An easier way to divide daylilies if you simply wish to thin them is to dig or cut off small clumps from the main root ball. Transplant the pieces you slice away from the parent plant and install them as described above around your garden. They will thrive, but you won't get as many plants from each clump as when you clean the roots and divide them into single pieces.

Bearded and Siberian irises also do well when divided at this time of the year, after flowering. The are both true irises, but bearded irises have a distinctive fan of leaves that grow from their fleshy rhizomatous roots. Siberian irises form a tight mass or clump. You need to divide and transplant them differently.

Many people consider the bearded (also called German iris) the showiest of the late-spring flowers. It has many hybrids that range dramatically in height, and the four-foot cultivars can be primary focal points in the landscape.

When you dig bearded irises, the soil usually falls off of the roots, and they divide rather easily. Keep only the one-year rhizomes (roots about the size of your little finger). Discard the older ones. This will keep your irises free of borers, the plant's most devastating pest. The one-year rhizome should be about three to four inches long and must have at least one large fan of leaves attached. It's all right if there are a couple of smaller fans as well.
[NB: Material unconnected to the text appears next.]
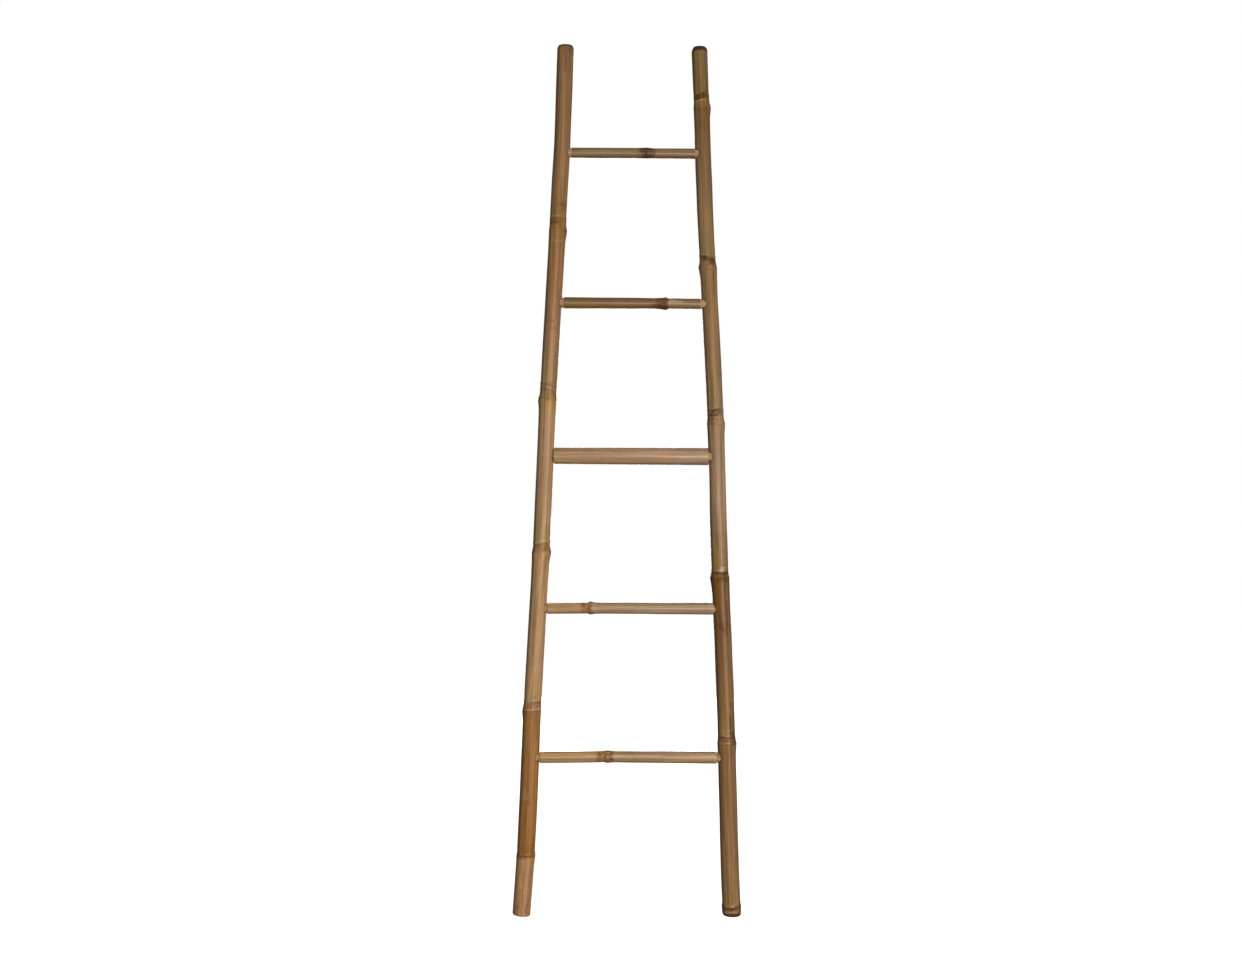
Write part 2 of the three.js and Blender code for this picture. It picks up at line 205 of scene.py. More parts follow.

Cut fans in half, to about two to four inches in length, and transplant to a new location in full sun, making sure the eye or bud on the rhizome is at or within half an inch of the soil surface. Otherwise, it won't flower. Install with a generous amount of compost.

If you want to divide the iris to generate more plants, dig the entire clump. It will be a tight mass. Knock as much of the soil off the roots as you can. Look for natural divisions, even though you might have to slice them apart where you do not have a natural dividing point. Transplant pieces that have at least three or four leaves on them, and place in the soil at the depth that the parent plant was growing.

To complement your irises and other plants, sow biennials as seeds. Biennials are plants that will germinate next spring if sown now and will produce foliage and possibly blooms next year. The year after that, they should grow, flower and die. Sometimes they can be propagated from offshoots that grow from the base of the parent plant, but it's better to grow them from seeds now or buy them as started plants next spring.

Biennials that grow in partial shade (five to six hours of sun) are hollyhocks, hesperis and forget-me-nots (Myosotissylvatica). Plant foxgloves, larkspurs, violets, pansies, sweet alyssum (Lobulariamaritima) and sweet William (Dianthusbarbatus) in full sun. Some of these will reseed and grow back every year. They are not easily transplanted. Therefore, sow them where you ultimately want them to return in the garden each year.

If they go to seed at the end of their blooming period and return from seed, they might not be as showy as the hybrids you first planted, but they will usually flower again and perhaps surprise you with a new color or form that you weren't expecting.